Denise Rotheimer is shown here at the Lake County Courthouse in 2011 in Waukegan. After the legislative activist said she’d filed a sexual harassment complaint with the legislative inspector general’s office in November 2016, and asked why nothing had been done about it, the top dogs in the Legislature decided they couldn’t stall any longer in addressing the larrger issue of harassment in Capitol.
Denise Rotheimer is shown here at the Lake County Courthouse in 2011 in Waukegan. After the legislative activist said she’d filed a sexual harassment complaint with the legislative inspector general’s office in November 2016, and asked why nothing had been done about it, the top dogs in the Legislature decided they couldn’t stall any longer in addressing the larrger issue of harassment in Capitol.

The Illinois General Assembly’s scrambling efforts to regain control amid sexual harassment allegations would be laughable if the subject weren’t so serious.

The Legislature’s prior unresponsiveness toward ethical complaints is typical of the arrogance of power Illinoisans have come to expect from the Democrats in charge – House Speaker Michael Madigan and Senate President John Cullerton.

Twenty-seven ethics complaints were filed against legislators or staffers since the last legislative inspector general, Tom Homer, left at the end of 2014.

For nearly 3 years, those complaints sat idle in the legislative inspector general’s office.

Why? Because those in power say they could not agree upon a replacement, and so there was nobody empowered to investigate.

What a difference a few weeks can make.

After legislative activist Denise Rotheimer, testifying at a hearing, accused state Sen. Ira Silverstein, a Chicago Democrat, of sexual harassment, said she’d filed a complaint with the legislative inspector general’s office in November 2016, and asked why nothing had been done about it, the top dogs in the Legislature decided they couldn’t stall any longer.

The Legislative Ethics Commission, meeting in emergency session the first weekend of November, acted with lightning speed to appoint former federal prosecutor Julie Porter as legislative inspector general.

And last week, lawmakers OK’d legislation that would empower Porter to act on all 27 ethics complaints that have languished, some since 2015. That permission was needed because the usual window for acting on a complaint is limited to 12 months.

Also last week, House and Senate members were hurriedly given sexual harassment awareness training by staff members from the Illinois Department of Human Rights as the final days of the fall veto session wound down.

This all began as legislation to specifically prohibit harassment in the Legislature’s ethics code was being considered, in the wake of a storm of sexual harassment complaints in Hollywood and elsewhere.

Our concern is that Democratic legislative leaders have a history of giving the appearance of enacting reforms without actually doing anything of substance to advance good government.

Now they’ve been unmasked.
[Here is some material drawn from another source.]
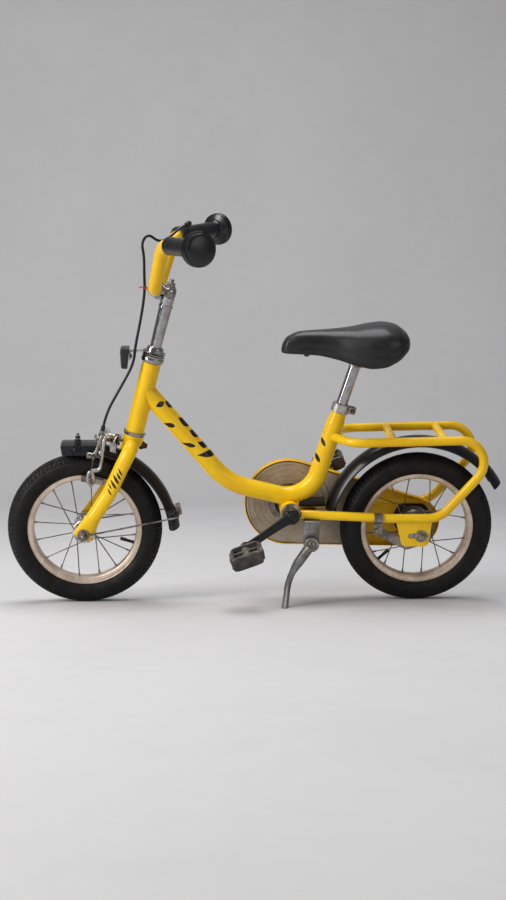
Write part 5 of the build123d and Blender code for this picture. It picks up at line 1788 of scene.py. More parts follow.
    def stop(self) -> None:
        """Builds the boot and the adjuster under the cable, with what hangs on them."""
        shape = Shape("cable_adjuster")
        end = self.cable.spot(-1)
        down = (end - self.cable.spot(-2)).normalized()
        boot = ((-9.0, 2.7), (-9.0, 3.9), (-1.0, 4.2), (0.4, 3.9))
        shape.dress(1).lathe(boot, end, down, 28)
        ribs = ((0.2, 3.4), (0.6, 4.9), (2.4, 4.9), (2.9, 3.6), (3.6, 3.6), (4.2, 4.9), (6.4, 4.9))
        shape.dress(0).lathe((*ribs, (7.0, 3.2)), end, down, 28)
        shape.lathe(((6.8, 5.6), (7.4, 6.2), (10.4, 6.2), (11.0, 5.4)), end, down, 6)
        shape.lathe(((10.8, 3.6), (15.6, 3.6), (16.2, 2.4)), end, down)
        seat = end + down * 12.0
        middle = on_column(self.height, self.reach - 13.9)
        left, level = -self.arm_y, self.shoulder[1]
        near = Vector((middle.x, left, level))
        arm = [seat + ACROSS * 5.0, seat, seat.lerp(near, 0.55), near]
        shape.tube(arm, (5.8, 5.8, 5.0, 5.4), 20, 0.45, down)
        hook = ((-3.0, -4.0, -4.0), (-8.0, -5.0, -4.0), (-11.0, -5.0, 0.0), (-10.0, -5.0, 5.0))
        shape.tube([seat + Vector(point) for point in hook], 1.9, 12)
        high = Vector((-612.0, left - 1.0, level - 1.0))
        low = Vector((-629.0, left - 5.0, 299.0))
        link = [high + Vector((2.0, 0.0, 5.0)), high, high.lerp(low, 0.5), low]
        shape.tube(link, (3.6, 3.6, 3.0, 2.6), 12, 0.42, ACROSS)
        wire = [low, Vector((-631.0, left - 3.0, 286.0)), Vector((-632.0, left, 277.0))]
        shape.dress(3).tube(wire, 0.8, 8)
        cap, way = Vector((-642.0, left - 4.0, 308.0)), Vector((1.0, 0.0, -0.16))
        screw = ((0.0, 0.3), (0.3, 3.6), (1.4, 5.6), (3.0, 6.3), (10.6, 6.3), (11.0, 5.0))
        shape.dress(0).lathe((*screw, (12.4, 5.0)), cap, way, 32)
        shape.lathe(((12.2, 7.0), (12.8, 8.4), (15.6, 8.4), (16.2, 7.0)), cap, way, 32)
        shape.dress(3).lathe(((16.0, 3.0), (27.0, 3.0)), cap, way, 16)
        finishes = [self.look.zinc, self.look.rubber, self.look.guard, self.look.spoke]
        self.shop.add(shape, Body.STEERING, finishes, ["cable_stop"], "zinc_steel")


@dataclass(frozen=True)
class Reflector(Assembly):
    """The front reflector in its tapered housing, on a strip from the locknut."""

    x: float = -568.0
    z: float = 488.0
    wide: float = 46.0
    high: float = 40.0
    deep: float = 16.0
    strip_z: float = 500.5
    eye_height: float = 158.4

    def build(self) -> None:
        """Builds the housing, the lens and the strip."""
        shape = Shape("front_reflector")
        levels = ((8.0, -2.2), (7.0, 0.0), (-5.0, 0.0), (-6.6, -0.8), (-8.0, -1.2))
        rings = [self.section(along, grow) for along, grow in levels]
        shape.skin(rings)
        lens = []
        for along, share in ((-8.2, 0.84), (-9.0, 0.82), (-9.4, 0.74)):
            outline = ((point.y * share, (point.z - self.z) * share) for point in rings[1])
            lens.append([Vector((self.x + along, y, self.z + z)) for y, z in outline])
        shape.dress(1).skin(lens)
        finishes = [self.look.grip, self.look.clear]
        self.shop.add(shape, Body.STEERING, finishes, ["reflector"], "black_plastic")
        self.strip()

    def section(self, along: float, grow: float) -> list[Vector]:
        """One section of the housing, which is deeper and wider at its top.

        Args:
            along: How far it is behind the housing's middle.
            grow: How much it stands out past the housing's sides.

        Returns:
            Its points.
        """
        points = []
        for turn in range(0, 360, 15):
            cosine, sine = squared(math.radians(turn), 0.82)
            y, z = (self.wide / 2 + grow) * cosine, (self.high / 2 + grow) * sine
            share = 0.5 + 0.5 * z / (self.high / 2 * 1.2)
            reach = along * (0.35 + 0.85 * share) if along > 0 else along
            x = self.x + reach + 1.8 * (1.0 - share)
            points.append(Vector((x, y * (0.86 + 0.14 * share), self.z + z)))
        return points

    def strip(self) -> None:
        """Builds the bent strip, its screw and its eye round the column."""
        shape = Shape("reflector_strip")
        end = on_column(163.0).x - 16.0
        start = self.x + self.deep / 2
        middle, size = ((start + end) / 2, 0.0, self.strip_z), (end - start + 3.0, 16.0, 2.0)
        shape.block(middle, size, None, 0.5)
        shape.block((start + 1.6, 0.0, self.strip_z - 8.0), (2.0, 16.0, 17.0), None, 0.5)
        shape.bolt((start + 2.6, 0.0, self.strip_z - 10.0), ALONG, 4.0, 2.8)
        eye = ((0.0, 17.0), (0.0, 21.6), (1.8, 21.6), (1.8, 17.0))
        shape.hoop(eye, on_column(self.eye_height), column_up(), 40)
        self.shop.add(shape, Body.STEERING, [self.look.zinc], ["reflector_bracket"], "zinc_steel")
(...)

Now the public will be watching. Now they will be held accountable – we hope.

Madigan, Cullerton and their majority Democratic caucuses aren’t accustomed to accountability.

Smug and haughty in their majority status, they have scrupulously avoided it.

They have spent years building and retaining systems and processes to keep accountability at bay.

• Gerrymandered legislative districts to limit competition on Election Day.

• A super-long election season that discourages outsiders from running.

• Having no legislative inspector general for nearly 3 years.

We note that state Sen. Tim Bivins’ new bill to block legislators from serving on the state Legislative Ethics Commission sounds absolutely necessary. The Legislature has proved it is averse to policing itself. A better way is to bring in disinterested outsiders to do the job.

Going forward, a key question is, What will happen to those 27 ethics complaints, particularly Rotheimer’s complaint against Silverstein?

Legislative sexual harassment “reforms,” in practice, must be wielded with authority to stop in its tracks this abhorrent behavior toward women in the state Capitol.